## Stated exercise
Extract the listing in its entirety, keeping each line identical to the original.

## Provided data
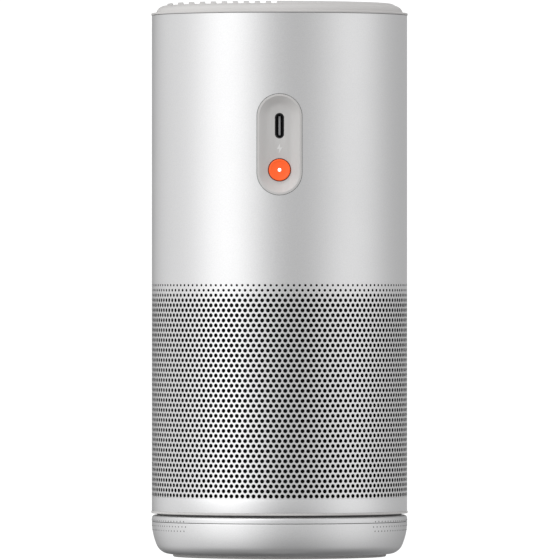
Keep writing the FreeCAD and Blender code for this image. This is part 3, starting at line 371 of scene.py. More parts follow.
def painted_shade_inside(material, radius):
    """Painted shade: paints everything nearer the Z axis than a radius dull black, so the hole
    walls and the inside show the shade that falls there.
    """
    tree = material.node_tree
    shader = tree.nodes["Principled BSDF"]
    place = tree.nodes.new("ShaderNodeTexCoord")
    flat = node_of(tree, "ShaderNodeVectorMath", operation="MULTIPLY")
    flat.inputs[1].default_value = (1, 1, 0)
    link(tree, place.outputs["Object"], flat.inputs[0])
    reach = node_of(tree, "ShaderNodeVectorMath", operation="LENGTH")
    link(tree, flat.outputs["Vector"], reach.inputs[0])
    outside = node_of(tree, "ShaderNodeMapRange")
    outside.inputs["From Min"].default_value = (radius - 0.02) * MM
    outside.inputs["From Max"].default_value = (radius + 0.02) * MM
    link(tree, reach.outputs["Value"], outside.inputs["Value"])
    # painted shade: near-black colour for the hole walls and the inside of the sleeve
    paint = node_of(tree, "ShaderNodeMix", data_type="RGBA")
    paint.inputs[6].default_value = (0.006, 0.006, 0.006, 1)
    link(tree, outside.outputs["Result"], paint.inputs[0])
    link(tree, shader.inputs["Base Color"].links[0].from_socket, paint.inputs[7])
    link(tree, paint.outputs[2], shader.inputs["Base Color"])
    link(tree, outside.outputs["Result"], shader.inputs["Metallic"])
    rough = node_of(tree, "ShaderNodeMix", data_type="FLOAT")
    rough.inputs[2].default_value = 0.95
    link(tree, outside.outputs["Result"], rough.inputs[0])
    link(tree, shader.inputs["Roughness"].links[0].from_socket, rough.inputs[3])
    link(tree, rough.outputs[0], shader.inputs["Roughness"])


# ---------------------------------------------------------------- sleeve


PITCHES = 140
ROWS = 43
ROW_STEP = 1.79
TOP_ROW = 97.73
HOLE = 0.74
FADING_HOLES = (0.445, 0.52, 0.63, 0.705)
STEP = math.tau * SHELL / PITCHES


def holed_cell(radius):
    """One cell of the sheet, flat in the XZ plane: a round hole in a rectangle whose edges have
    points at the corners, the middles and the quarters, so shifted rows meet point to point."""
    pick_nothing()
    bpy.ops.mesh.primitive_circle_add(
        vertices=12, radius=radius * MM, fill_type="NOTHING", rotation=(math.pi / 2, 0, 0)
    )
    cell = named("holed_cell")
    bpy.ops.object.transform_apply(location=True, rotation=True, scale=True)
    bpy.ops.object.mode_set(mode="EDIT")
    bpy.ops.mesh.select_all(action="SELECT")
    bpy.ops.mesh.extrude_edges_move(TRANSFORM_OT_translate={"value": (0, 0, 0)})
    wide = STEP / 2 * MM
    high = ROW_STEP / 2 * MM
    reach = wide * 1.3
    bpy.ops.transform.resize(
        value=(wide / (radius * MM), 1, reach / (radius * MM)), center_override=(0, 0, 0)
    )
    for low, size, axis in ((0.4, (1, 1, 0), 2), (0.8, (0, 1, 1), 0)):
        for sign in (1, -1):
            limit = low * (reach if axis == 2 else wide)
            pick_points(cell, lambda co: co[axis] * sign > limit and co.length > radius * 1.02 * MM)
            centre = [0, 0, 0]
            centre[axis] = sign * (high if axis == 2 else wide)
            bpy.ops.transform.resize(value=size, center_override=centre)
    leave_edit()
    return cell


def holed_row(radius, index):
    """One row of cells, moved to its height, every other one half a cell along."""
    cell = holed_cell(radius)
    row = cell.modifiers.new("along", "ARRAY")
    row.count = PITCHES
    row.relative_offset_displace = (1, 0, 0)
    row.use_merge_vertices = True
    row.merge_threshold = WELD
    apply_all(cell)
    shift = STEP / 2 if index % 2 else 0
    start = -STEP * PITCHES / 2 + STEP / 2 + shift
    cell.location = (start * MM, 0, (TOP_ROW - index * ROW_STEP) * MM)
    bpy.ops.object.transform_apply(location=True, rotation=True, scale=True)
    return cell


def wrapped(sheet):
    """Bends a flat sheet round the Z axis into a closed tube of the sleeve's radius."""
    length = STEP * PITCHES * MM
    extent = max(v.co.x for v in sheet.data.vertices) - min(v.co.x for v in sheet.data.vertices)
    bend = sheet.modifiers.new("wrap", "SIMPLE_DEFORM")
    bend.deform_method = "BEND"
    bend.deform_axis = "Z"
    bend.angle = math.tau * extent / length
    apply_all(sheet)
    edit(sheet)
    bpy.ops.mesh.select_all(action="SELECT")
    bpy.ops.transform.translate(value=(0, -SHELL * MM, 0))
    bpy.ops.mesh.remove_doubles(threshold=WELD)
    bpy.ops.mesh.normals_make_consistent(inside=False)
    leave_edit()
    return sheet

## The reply
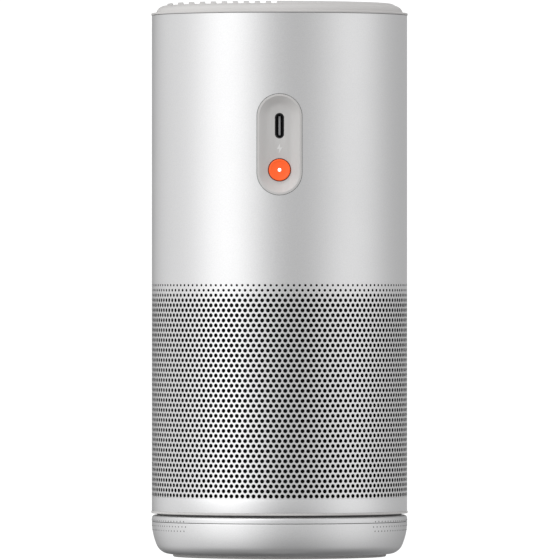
Keep writing the FreeCAD and Blender code for this image. This is part 3, starting at line 371 of scene.py. More parts follow.
def painted_shade_inside(material, radius):
    """Painted shade: paints everything nearer the Z axis than a radius dull black, so the hole
    walls and the inside show the shade that falls there.
    """
    tree = material.node_tree
    shader = tree.nodes["Principled BSDF"]
    place = tree.nodes.new("ShaderNodeTexCoord")
    flat = node_of(tree, "ShaderNodeVectorMath", operation="MULTIPLY")
    flat.inputs[1].default_value = (1, 1, 0)
    link(tree, place.outputs["Object"], flat.inputs[0])
    reach = node_of(tree, "ShaderNodeVectorMath", operation="LENGTH")
    link(tree, flat.outputs["Vector"], reach.inputs[0])
    outside = node_of(tree, "ShaderNodeMapRange")
    outside.inputs["From Min"].default_value = (radius - 0.02) * MM
    outside.inputs["From Max"].default_value = (radius + 0.02) * MM
    link(tree, reach.outputs["Value"], outside.inputs["Value"])
    # painted shade: near-black colour for the hole walls and the inside of the sleeve
    paint = node_of(tree, "ShaderNodeMix", data_type="RGBA")
    paint.inputs[6].default_value = (0.006, 0.006, 0.006, 1)
    link(tree, outside.outputs["Result"], paint.inputs[0])
    link(tree, shader.inputs["Base Color"].links[0].from_socket, paint.inputs[7])
    link(tree, paint.outputs[2], shader.inputs["Base Color"])
    link(tree, outside.outputs["Result"], shader.inputs["Metallic"])
    rough = node_of(tree, "ShaderNodeMix", data_type="FLOAT")
    rough.inputs[2].default_value = 0.95
    link(tree, outside.outputs["Result"], rough.inputs[0])
    link(tree, shader.inputs["Roughness"].links[0].from_socket, rough.inputs[3])
    link(tree, rough.outputs[0], shader.inputs["Roughness"])


# ---------------------------------------------------------------- sleeve


PITCHES = 140
ROWS = 43
ROW_STEP = 1.79
TOP_ROW = 97.73
HOLE = 0.74
FADING_HOLES = (0.445, 0.52, 0.63, 0.705)
STEP = math.tau * SHELL / PITCHES


def holed_cell(radius):
    """One cell of the sheet, flat in the XZ plane: a round hole in a rectangle whose edges have
    points at the corners, the middles and the quarters, so shifted rows meet point to point."""
    pick_nothing()
    bpy.ops.mesh.primitive_circle_add(
        vertices=12, radius=radius * MM, fill_type="NOTHING", rotation=(math.pi / 2, 0, 0)
    )
    cell = named("holed_cell")
    bpy.ops.object.transform_apply(location=True, rotation=True, scale=True)
    bpy.ops.object.mode_set(mode="EDIT")
    bpy.ops.mesh.select_all(action="SELECT")
    bpy.ops.mesh.extrude_edges_move(TRANSFORM_OT_translate={"value": (0, 0, 0)})
    wide = STEP / 2 * MM
    high = ROW_STEP / 2 * MM
    reach = wide * 1.3
    bpy.ops.transform.resize(
        value=(wide / (radius * MM), 1, reach / (radius * MM)), center_override=(0, 0, 0)
    )
    for low, size, axis in ((0.4, (1, 1, 0), 2), (0.8, (0, 1, 1), 0)):
        for sign in (1, -1):
            limit = low * (reach if axis == 2 else wide)
            pick_points(cell, lambda co: co[axis] * sign > limit and co.length > radius * 1.02 * MM)
            centre = [0, 0, 0]
            centre[axis] = sign * (high if axis == 2 else wide)
            bpy.ops.transform.resize(value=size, center_override=centre)
    leave_edit()
    return cell


def holed_row(radius, index):
    """One row of cells, moved to its height, every other one half a cell along."""
    cell = holed_cell(radius)
    row = cell.modifiers.new("along", "ARRAY")
    row.count = PITCHES
    row.relative_offset_displace = (1, 0, 0)
    row.use_merge_vertices = True
    row.merge_threshold = WELD
    apply_all(cell)
    shift = STEP / 2 if index % 2 else 0
    start = -STEP * PITCHES / 2 + STEP / 2 + shift
    cell.location = (start * MM, 0, (TOP_ROW - index * ROW_STEP) * MM)
    bpy.ops.object.transform_apply(location=True, rotation=True, scale=True)
    return cell


def wrapped(sheet):
    """Bends a flat sheet round the Z axis into a closed tube of the sleeve's radius."""
    length = STEP * PITCHES * MM
    extent = max(v.co.x for v in sheet.data.vertices) - min(v.co.x for v in sheet.data.vertices)
    bend = sheet.modifiers.new("wrap", "SIMPLE_DEFORM")
    bend.deform_method = "BEND"
    bend.deform_axis = "Z"
    bend.angle = math.tau * extent / length
    apply_all(sheet)
    edit(sheet)
    bpy.ops.mesh.select_all(action="SELECT")
    bpy.ops.transform.translate(value=(0, -SHELL * MM, 0))
    bpy.ops.mesh.remove_doubles(threshold=WELD)
    bpy.ops.mesh.normals_make_consistent(inside=False)
    leave_edit()
    return sheet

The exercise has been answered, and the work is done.